The foreign and Indian leftist media is amplifying Rahul Gandhi’s ‘vote chori’ lies, the Congress leader refuses to submit formal complaints or affidavits, aruging that his parliamentary oath suffices as evidence of truthfulness. However, this refusal confirms that Rahul Gandhi’s campaign against supposed ‘vote chori’ is more about public spectacle than legal recourse.

The opposition seems to be following the strategy of keeping the issue alive in public domain while avoiding engagement in procedural battles since their lies would get exposed, as happened in the Supreme Court recently and earlier during EVM hacking allegations, diluting the impact of their manufactured outrage.

Is Rahul Gandhi laying ground for boycott of elections as BNP leader Khaleda Zia did in Bangladesh?

The Congress party’s unannounced forever PM aspirant, has also threatened the ECI of ‘consequences’. This is alarming. This is more than just political theatrics, attempt at deflecting from Congress’s electoral failures, or a gimmick meant for immediate electoral gains. Is Rahul Gandhi sowing long-term distrust in India’s democratic institutions? Is the Congress leader, joined by the anti-BJP parties, laying the groundwork for a more radical and destructive political manoeuvre, an election boycott? Is Rahul Gandhi planning to replicate the Khaleda Zia playbook?

It is notable that in Bangladesh, Khaleda Zia, the leader of the anti-Hindu Bangladesh Nationalist Party (BNP), a direct opponent of Sheikh Hasina’s Awami League and India detractor, boycotted the 2014, 2018 and 2023 elections claiming that free and fair elections cannot take place under Prime Minister Sheikh Hasina’s watch. Massive protests were taken out, violence and chaos erupted in 2023. In 2018, several people lost their lives in violent protests and in 2014 elections, the Hindu minorities were attacked and killed by BNP and Jamaat-e-Islami members.

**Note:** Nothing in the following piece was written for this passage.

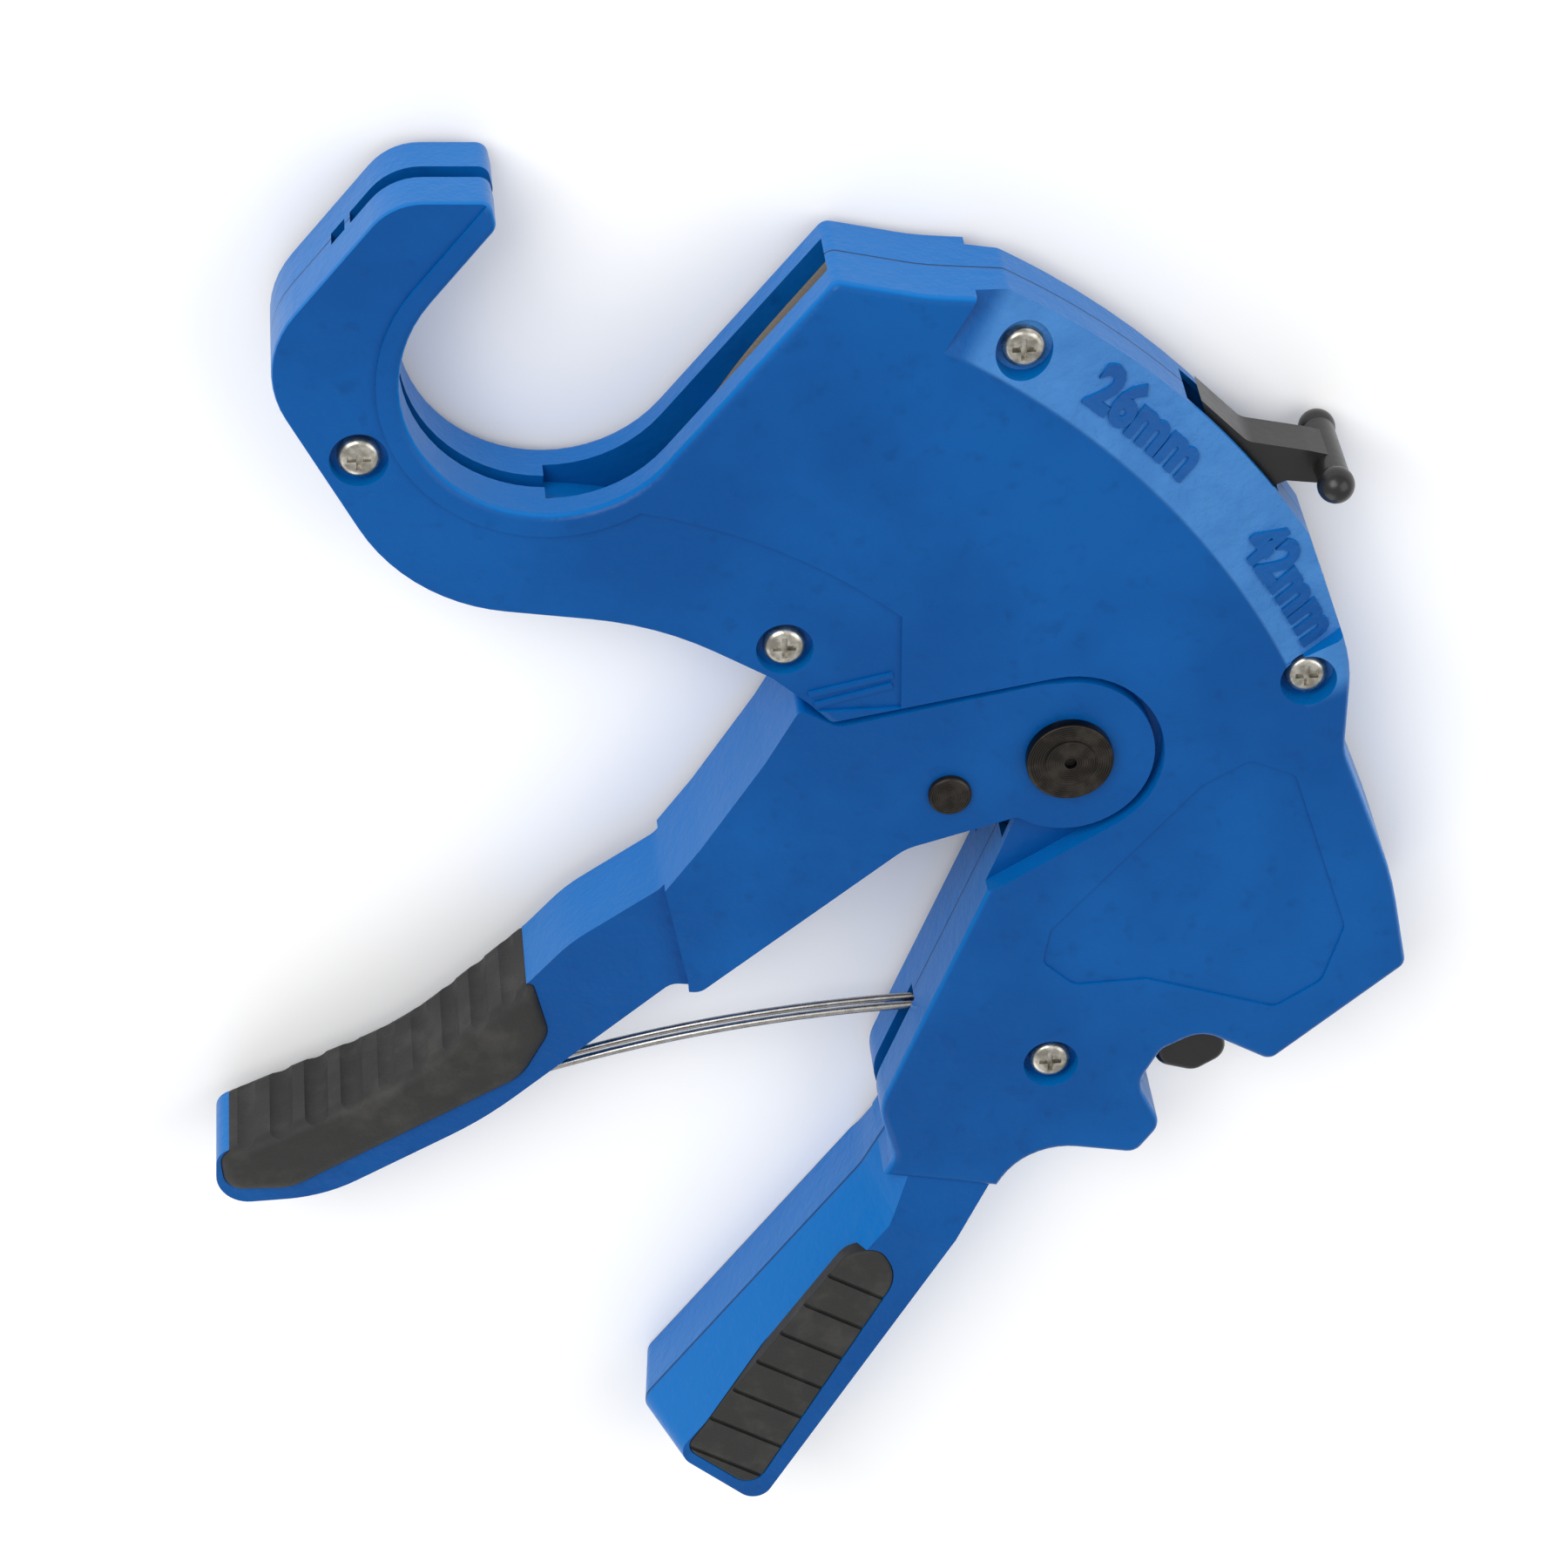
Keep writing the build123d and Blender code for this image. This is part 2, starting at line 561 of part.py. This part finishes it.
def ratchet_gear():
    """Drive gear for the rack and, under it, the ratchet ring, in one piece on the pivot."""
    wheel = Circle(GEAR_R - DEDENDUM)
    half = TOOTH / 2
    root, tip = (GEAR_R - DEDENDUM - 0.5, half + DEDENDUM * FLANK), (GEAR_R + ADDENDUM, half - ADDENDUM * FLANK)
    tooth = make_face(Polyline((root[0], -root[1]), (tip[0], -tip[1]), tip, root, close=True))
    for k in range(GEAR_TEETH):
        wheel += Rot(0, 0, FEED_ANGLE + k * 360 / GEAR_TEETH) * tooth
    step = 360 / RATCHET_TEETH
    points = []
    for k in range(RATCHET_TEETH):
        points.append(polar(RATCHET_ROOT, k * step, (0, 0)))
        points.append(polar(RATCHET_R, k * step + 1, (0, 0)))
    solid = slab(wheel, -1.5, 1.5) + slab(make_face(Polyline(*points, close=True)), *PAWL_Z)
    return solid + rod((0, 0), 10.0, -4.3, 1.5) - rod((0, 0), PIVOT_R + RUNNING, -9, 9)


def selector_lever():
    """Lever that chooses how far the blade opens: hub on the pivot, arm, shoe in the slot and T bar."""
    arm = rounded([(7.6, 2.6, 0), (28.7, 41.5, 0), (22.5, 47.3, 0), (-0.6, 8.2, 0)])
    solid = slab(arm + Circle(HUB_R), *SELECTOR_Z) + slab(stalk_face(), -3.65, 3.65)
    solid = solid + rod(T_BAR, T_BAR_R, -T_REACH, T_REACH)
    for height in (-T_REACH, T_REACH):
        solid = solid + Pos(*T_BAR, height) * Sphere(T_BALL)
    return solid - rod((0, 0), PIVOT_R + RUNNING, -9, 9)


def pawl_pin():
    """Headed pin of the drive pawl through both ears."""
    head = fillet(rod(PAWL_PIN, PAWL_BOSS_R, EAR_OUT, EAR_OUT + 1.1).edges().group_by(Axis.Z)[-1], 0.4)
    return head + rod(PAWL_PIN, PAWL_PIN_R, -EAR_OUT - 1.4, EAR_OUT)


def build():
    """Makes every node and writes it."""
    os.makedirs("parts", exist_ok=True)
    save("front_shell", shell(1))
    save("rear_shell", mirror(shell(-1), Plane.XY))
    save("shell_screws", shell_screws())
    save("shell_dowels", Compound([rod(place, DOWEL_R, -DOWEL, DOWEL) for place in DOWELS]))
    save("front_grip_insert", grip_insert())
    save("rear_grip_insert", mirror(grip_insert(), Plane.XY) & Pos(0, 0, -8) * Box(400, 400, 8))
    save("pivot_pin", pivot_pin())
    save("pivot_washer", tube((0, 0), 7.6, PIVOT_R, -EAR_OUT - 0.9, -EAR_OUT - 0.1))
    save("pivot_clip", tube((0, 0), 6.6, PIVOT_R, -EAR_OUT - 1.8, -EAR_OUT - 0.9) - Pos(4, 0, -11) * Box(8, 3, 4))
    save("feed_spring", spiral_spring())
    save("holding_pawl_pin", rod(HOLD_PIN, HOLD_PIN_R, -BLIND, BLIND))
    coil = [Pos(11.0 + 0.8 * k, -40.5, -1.2) * Rot(0, 90, 0) * Torus(2.0, 0.35) for k in range(4)]
    save("holding_pawl_spring", Compound(coil))
    save("spring_post", rod(SPRING, POST_R, -BLIND, BLIND))
    turns = [ring(SPRING, COIL_R, WIRE_R, side * height) for side in (-1, 1) for height in (2.5, 3.75)]
    save("handle_spring_coil", Compound(turns))
    save("moving_handle", moving_handle())
    save("handle_grip", handle_grip())
    save("pawl_pin", pawl_pin())
    save("pawl_pin_clip", tube(PAWL_PIN, 3.6, PAWL_PIN_R, -EAR_OUT - 1.0, -EAR_OUT))
    pawl_turns = [ring(PAWL_PIN, 2.55, 0.4, 0.4 + 0.95 * k) for k in range(6)]
    save("drive_pawl_spring", Compound(pawl_turns))
    save("drive_pawl", drive_pawl())
    save("cutting_blade", cutting_blade())
    save("feed_rack", feed_rack())
    save("blade_rivets", Compound(rivet_holes().solids()))
    save("ratchet_gear", ratchet_gear())
    save("holding_pawl", holding_pawl())
    save("release_button", release_button())
    save("selector_lever", selector_lever())
    save("handle_spring_leg", spring_leg())


build()
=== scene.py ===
import json
import math
import bpy
import numpy as np
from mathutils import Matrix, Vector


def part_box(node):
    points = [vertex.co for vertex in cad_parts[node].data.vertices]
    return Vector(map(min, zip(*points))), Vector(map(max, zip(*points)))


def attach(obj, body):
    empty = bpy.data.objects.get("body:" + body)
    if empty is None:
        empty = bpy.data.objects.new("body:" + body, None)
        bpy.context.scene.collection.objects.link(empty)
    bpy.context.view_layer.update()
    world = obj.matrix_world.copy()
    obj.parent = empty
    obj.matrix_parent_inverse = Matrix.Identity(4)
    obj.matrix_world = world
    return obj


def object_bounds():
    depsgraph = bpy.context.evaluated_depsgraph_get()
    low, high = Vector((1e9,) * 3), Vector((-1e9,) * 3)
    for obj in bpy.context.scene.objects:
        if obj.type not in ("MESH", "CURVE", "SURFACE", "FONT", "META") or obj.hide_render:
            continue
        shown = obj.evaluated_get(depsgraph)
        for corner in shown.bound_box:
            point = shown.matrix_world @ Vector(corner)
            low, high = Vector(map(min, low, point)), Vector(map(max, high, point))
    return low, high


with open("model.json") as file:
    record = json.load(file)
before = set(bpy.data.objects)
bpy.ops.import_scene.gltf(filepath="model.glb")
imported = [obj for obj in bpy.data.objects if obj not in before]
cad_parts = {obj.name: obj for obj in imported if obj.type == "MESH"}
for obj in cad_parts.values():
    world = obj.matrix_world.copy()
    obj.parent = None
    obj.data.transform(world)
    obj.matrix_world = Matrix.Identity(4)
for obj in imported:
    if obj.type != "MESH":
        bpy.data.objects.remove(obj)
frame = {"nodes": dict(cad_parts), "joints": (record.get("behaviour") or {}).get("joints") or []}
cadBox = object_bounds()
nodes = frame["nodes"]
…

There is no doubt that India’s political landscape is different from Bangladesh. India is home to one of the most robust democracies in the world. The Election Commission here enjoys large public trust. The ECI has a history of competitive elections. Time and again, the Supreme Court while hearing petitions moved by pro-Congress ‘activists’ and self-declared ‘defenders of democracy’, has backed the ECI against allegations of fraud and conspiracies to favour the BJP.

However, the apprehensions are not unfounded that the opposition, especially Rahul Gandhi, might try to pull a Khaleda Zia playbook: sow distrust in public’s mind against electoral process, boycott the elections, incite violent protests and oust the demoratically elected leader, to become the sole runner in the race of power and come first.

OpIndia has reported many a times how Rahul Gandhi during his foreign trips has been seeking foreign intervention in India’s internal affairs, levelling ‘Democracy khatre mein hai’ allegations, casting aspersions on the integrity of the ECI while on foreign soil. From seeking foreign interference to relying on dubious foreign reports to attack Indian businessmen like Gautam Adani, eulogising China to even recently parroting US President Donald Trump’s ‘India’s a dead economy’ jibe. It seems that a colour revolution may be on the cards.

Amidst Trump’s tariff war against India for buying Russian oil and the Modi government’s strong refusal to open India’s agriculture and dairy markets for the US, PM Modi had recently said that he is for protecting the interests of Indian farmers. Although he made no explicit mention of a regime change conspiracy at play, however, speculations are rife that the US, given it has a history of orchestrating regime change in countries where its economic or strategic interests are challenged, might attempt the same strategy to oust Modi and install its puppet in New Delhi. A potential attempt at this cannot be overlooked as, the case of Bangladesh is front of the world.

Months after Sheikh Hasina alleged that the US is conspiring to oust her from Prime Minister’s post and fanning anti-government protests, she was forced to quit and flee the country. After days of chaos, anti-Hindu violence, targeted killings of Awami League leaders, and a political vaccum, a pro-US Muhammad Yunus became the leader of the interim government. Now, elections are set to be held in Bangladesh in early 2026. With Awami League nearly erased, its backbone broken, offices abandoned, leaders killed, Khaleda Zia’s BNP and supportive Jamaat-e-Islami are set to grab power unopposed.

With state elections looming in Bihar, West Bengal in the coming times, it remains to be seen if Rahul Gandhi’s ‘Vote Chori’ allegations and anti-ECI campaign is only to keep the BJP on defensive, or a groundwork towards unfolding of a broader playbook of boycotting elections, stirring violent protests, and orchestrating a regime change. Eventually, after a phase of violence and uncertainty, just as Khaleda Zia removed her competition, Sheikh Hasina, from the race and is now set to run alone and come first, is Rahul Gandhi trying to do the same?